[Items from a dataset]
== == ==

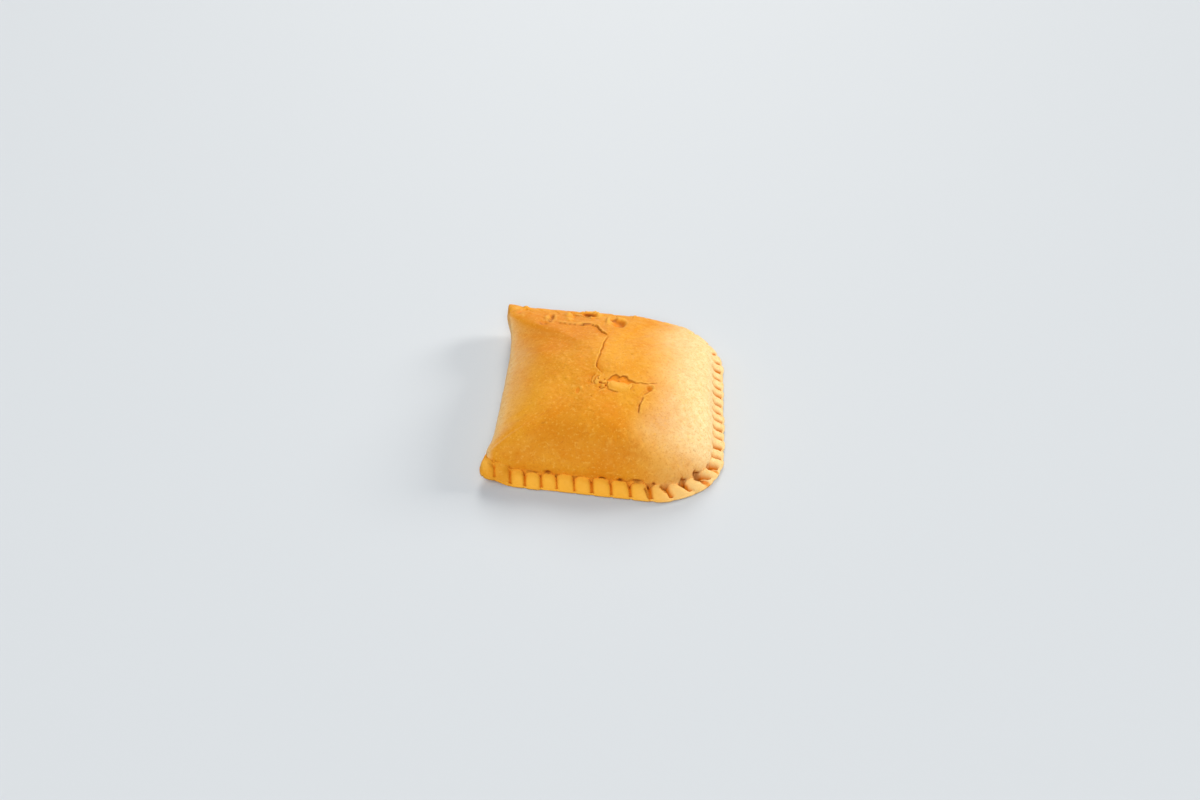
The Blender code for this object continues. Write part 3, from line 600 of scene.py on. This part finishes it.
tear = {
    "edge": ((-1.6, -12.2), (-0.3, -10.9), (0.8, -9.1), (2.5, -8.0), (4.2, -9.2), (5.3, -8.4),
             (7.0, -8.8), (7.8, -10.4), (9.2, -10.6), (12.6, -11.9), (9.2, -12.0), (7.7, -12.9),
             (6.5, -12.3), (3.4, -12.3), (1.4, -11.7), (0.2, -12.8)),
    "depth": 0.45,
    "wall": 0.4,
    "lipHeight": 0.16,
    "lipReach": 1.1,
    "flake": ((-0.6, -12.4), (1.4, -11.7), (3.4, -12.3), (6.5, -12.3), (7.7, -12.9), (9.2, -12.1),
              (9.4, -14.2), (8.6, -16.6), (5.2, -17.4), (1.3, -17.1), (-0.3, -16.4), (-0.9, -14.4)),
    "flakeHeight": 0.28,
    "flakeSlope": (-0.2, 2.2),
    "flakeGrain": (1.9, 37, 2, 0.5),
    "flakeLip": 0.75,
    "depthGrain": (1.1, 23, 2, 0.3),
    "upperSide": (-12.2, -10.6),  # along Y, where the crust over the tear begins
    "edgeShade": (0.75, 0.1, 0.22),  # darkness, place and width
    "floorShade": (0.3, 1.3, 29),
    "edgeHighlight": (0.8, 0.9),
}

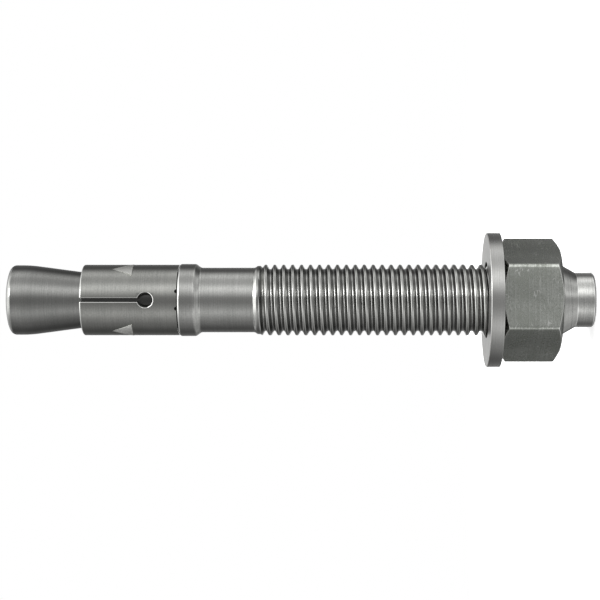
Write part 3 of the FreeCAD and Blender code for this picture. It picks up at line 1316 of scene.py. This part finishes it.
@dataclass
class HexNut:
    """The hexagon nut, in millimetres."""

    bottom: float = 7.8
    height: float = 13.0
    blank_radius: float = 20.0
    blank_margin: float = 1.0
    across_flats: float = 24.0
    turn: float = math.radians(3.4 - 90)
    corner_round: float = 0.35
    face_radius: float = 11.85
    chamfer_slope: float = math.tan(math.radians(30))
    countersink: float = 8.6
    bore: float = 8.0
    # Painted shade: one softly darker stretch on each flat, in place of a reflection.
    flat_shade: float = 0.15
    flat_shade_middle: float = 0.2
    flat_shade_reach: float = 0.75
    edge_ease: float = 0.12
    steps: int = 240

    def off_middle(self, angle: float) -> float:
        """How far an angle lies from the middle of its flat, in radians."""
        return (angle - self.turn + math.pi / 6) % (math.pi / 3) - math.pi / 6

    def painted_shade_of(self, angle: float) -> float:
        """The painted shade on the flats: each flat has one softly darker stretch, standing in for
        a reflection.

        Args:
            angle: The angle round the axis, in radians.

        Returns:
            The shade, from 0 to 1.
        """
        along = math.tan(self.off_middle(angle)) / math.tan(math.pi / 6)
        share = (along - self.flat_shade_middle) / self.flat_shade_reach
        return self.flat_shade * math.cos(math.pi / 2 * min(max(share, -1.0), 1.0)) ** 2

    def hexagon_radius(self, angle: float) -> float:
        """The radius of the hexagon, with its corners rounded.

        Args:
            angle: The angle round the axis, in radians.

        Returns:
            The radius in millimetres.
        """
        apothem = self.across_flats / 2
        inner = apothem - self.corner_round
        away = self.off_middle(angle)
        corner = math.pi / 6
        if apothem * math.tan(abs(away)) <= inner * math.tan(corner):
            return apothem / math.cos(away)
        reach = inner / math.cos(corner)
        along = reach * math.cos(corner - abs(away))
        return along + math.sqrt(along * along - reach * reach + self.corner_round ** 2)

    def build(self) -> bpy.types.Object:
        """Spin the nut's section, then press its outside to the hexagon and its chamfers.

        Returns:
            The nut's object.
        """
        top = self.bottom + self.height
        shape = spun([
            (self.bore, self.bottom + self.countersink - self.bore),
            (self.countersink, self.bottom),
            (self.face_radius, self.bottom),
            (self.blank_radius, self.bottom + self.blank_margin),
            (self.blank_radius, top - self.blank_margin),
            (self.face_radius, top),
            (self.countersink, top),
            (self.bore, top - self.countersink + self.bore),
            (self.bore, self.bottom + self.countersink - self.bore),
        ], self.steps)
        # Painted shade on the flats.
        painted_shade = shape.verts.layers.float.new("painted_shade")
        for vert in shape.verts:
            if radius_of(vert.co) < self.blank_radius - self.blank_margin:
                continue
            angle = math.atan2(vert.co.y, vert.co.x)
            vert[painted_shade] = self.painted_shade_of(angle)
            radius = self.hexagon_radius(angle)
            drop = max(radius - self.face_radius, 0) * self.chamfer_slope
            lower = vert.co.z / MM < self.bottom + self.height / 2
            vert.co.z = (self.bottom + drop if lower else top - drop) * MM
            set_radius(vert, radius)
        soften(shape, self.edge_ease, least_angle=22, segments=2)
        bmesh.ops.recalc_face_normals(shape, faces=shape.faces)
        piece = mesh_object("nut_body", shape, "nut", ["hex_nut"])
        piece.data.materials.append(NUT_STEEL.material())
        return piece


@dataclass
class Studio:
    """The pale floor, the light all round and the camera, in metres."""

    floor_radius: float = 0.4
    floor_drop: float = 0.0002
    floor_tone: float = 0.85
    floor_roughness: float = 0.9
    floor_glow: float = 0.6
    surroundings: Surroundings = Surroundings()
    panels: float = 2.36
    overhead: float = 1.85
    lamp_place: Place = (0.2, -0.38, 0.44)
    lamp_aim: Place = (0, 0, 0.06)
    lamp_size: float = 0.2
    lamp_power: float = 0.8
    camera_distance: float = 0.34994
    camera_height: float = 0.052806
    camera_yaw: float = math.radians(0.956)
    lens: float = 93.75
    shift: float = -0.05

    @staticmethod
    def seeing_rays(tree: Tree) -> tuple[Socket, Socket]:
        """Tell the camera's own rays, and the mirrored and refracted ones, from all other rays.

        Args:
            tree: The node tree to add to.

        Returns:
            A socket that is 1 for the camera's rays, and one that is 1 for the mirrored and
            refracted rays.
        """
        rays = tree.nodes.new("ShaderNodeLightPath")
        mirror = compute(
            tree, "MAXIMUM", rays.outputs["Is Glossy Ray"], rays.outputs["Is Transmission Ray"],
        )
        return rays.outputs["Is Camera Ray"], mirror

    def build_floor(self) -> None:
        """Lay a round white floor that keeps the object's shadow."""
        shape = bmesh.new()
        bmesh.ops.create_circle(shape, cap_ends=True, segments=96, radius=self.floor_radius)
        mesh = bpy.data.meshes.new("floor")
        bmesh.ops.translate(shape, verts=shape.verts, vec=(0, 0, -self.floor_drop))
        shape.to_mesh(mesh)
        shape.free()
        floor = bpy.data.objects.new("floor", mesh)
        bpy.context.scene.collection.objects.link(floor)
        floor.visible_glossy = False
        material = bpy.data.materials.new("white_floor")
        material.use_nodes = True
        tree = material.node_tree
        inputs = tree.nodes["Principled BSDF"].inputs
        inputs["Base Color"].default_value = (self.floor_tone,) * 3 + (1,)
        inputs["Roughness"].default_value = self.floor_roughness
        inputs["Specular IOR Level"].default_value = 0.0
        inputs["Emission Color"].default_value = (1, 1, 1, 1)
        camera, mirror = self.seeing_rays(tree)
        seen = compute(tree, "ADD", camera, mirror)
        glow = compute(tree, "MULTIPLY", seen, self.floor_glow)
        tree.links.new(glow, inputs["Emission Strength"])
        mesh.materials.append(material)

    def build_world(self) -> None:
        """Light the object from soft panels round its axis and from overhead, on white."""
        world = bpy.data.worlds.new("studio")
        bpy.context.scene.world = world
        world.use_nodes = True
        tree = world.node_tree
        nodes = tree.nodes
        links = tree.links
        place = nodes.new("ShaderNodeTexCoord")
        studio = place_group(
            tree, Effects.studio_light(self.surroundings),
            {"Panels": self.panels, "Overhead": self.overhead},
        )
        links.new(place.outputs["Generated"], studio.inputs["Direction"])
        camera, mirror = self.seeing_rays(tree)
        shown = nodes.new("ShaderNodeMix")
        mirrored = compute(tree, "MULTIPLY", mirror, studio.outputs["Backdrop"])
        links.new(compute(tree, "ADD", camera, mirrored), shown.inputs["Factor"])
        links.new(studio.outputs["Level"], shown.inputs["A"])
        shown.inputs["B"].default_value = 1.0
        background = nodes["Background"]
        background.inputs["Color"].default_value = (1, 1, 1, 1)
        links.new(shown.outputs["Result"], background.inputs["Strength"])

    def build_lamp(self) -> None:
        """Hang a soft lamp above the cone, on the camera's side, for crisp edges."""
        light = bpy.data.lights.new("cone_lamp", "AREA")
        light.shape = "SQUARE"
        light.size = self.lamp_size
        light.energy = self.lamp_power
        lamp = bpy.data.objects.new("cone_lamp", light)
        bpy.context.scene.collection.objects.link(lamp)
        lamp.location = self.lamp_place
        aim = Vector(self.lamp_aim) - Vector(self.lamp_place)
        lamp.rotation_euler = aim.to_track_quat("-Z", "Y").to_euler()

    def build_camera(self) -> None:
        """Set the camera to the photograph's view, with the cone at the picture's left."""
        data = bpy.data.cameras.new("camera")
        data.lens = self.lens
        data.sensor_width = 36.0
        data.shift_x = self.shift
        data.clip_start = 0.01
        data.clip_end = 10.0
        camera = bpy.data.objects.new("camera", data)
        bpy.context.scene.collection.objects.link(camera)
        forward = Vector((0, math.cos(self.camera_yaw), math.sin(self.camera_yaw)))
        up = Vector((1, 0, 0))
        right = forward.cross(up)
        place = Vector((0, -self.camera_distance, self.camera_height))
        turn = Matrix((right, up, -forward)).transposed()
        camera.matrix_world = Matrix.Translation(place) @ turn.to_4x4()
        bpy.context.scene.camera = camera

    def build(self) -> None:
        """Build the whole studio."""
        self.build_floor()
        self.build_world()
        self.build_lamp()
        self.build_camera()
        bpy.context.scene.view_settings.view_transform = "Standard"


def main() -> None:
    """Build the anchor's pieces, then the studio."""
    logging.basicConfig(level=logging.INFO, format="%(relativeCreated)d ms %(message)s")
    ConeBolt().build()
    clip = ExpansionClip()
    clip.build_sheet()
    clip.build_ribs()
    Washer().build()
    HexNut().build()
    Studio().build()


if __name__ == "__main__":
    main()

== == ==

§ **Work to be completed**:
Verbatim output is expected for the lines from the start of the data to the line in which "hexagon nut, in" appears, both included.

§ **Full output**:
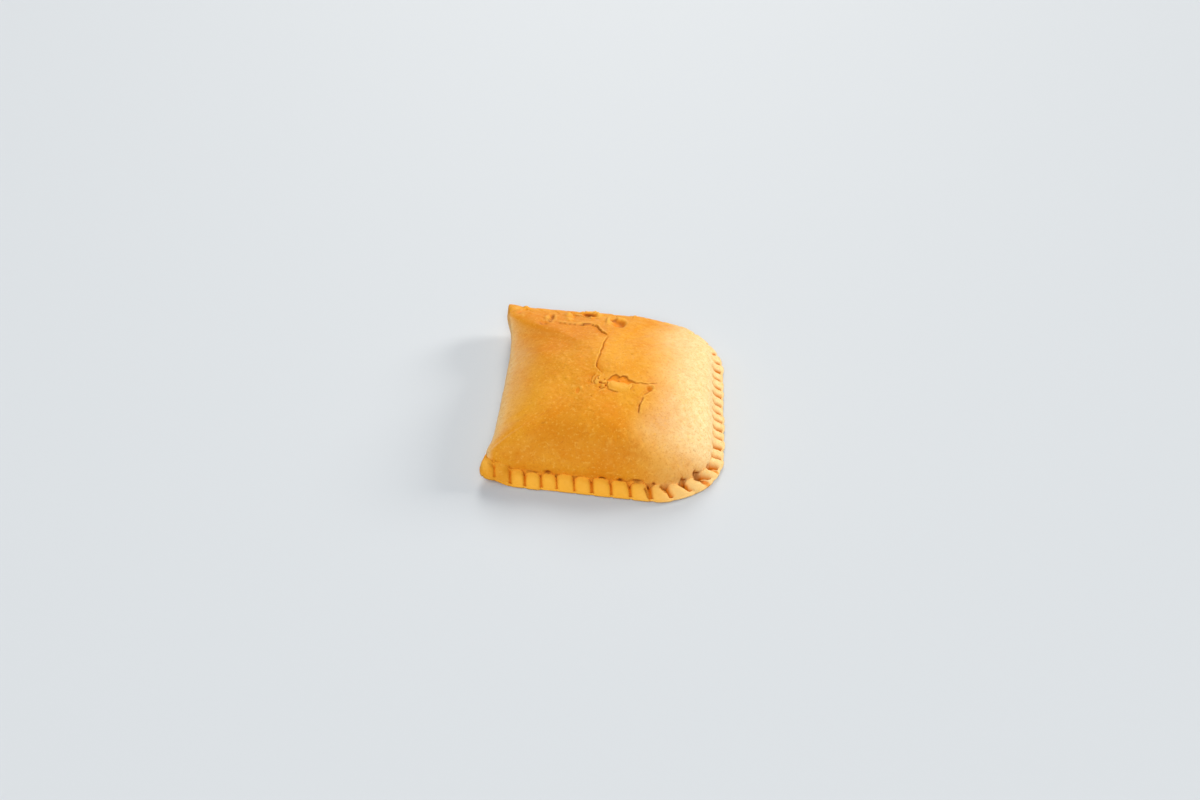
The Blender code for this object continues. Write part 3, from line 600 of scene.py on. This part finishes it.
tear = {
    "edge": ((-1.6, -12.2), (-0.3, -10.9), (0.8, -9.1), (2.5, -8.0), (4.2, -9.2), (5.3, -8.4),
             (7.0, -8.8), (7.8, -10.4), (9.2, -10.6), (12.6, -11.9), (9.2, -12.0), (7.7, -12.9),
             (6.5, -12.3), (3.4, -12.3), (1.4, -11.7), (0.2, -12.8)),
    "depth": 0.45,
    "wall": 0.4,
    "lipHeight": 0.16,
    "lipReach": 1.1,
    "flake": ((-0.6, -12.4), (1.4, -11.7), (3.4, -12.3), (6.5, -12.3), (7.7, -12.9), (9.2, -12.1),
              (9.4, -14.2), (8.6, -16.6), (5.2, -17.4), (1.3, -17.1), (-0.3, -16.4), (-0.9, -14.4)),
    "flakeHeight": 0.28,
    "flakeSlope": (-0.2, 2.2),
    "flakeGrain": (1.9, 37, 2, 0.5),
    "flakeLip": 0.75,
    "depthGrain": (1.1, 23, 2, 0.3),
    "upperSide": (-12.2, -10.6),  # along Y, where the crust over the tear begins
    "edgeShade": (0.75, 0.1, 0.22),  # darkness, place and width
    "floorShade": (0.3, 1.3, 29),
    "edgeHighlight": (0.8, 0.9),
}

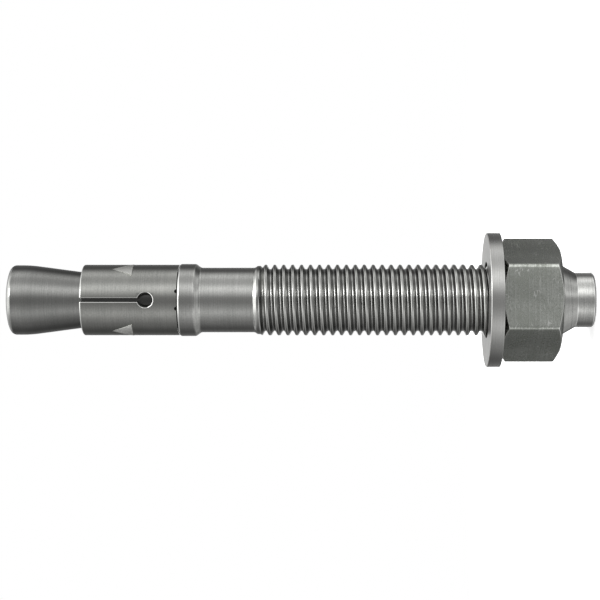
Write part 3 of the FreeCAD and Blender code for this picture. It picks up at line 1316 of scene.py. This part finishes it.
@dataclass
class HexNut:
    """The hexagon nut, in millimetres."""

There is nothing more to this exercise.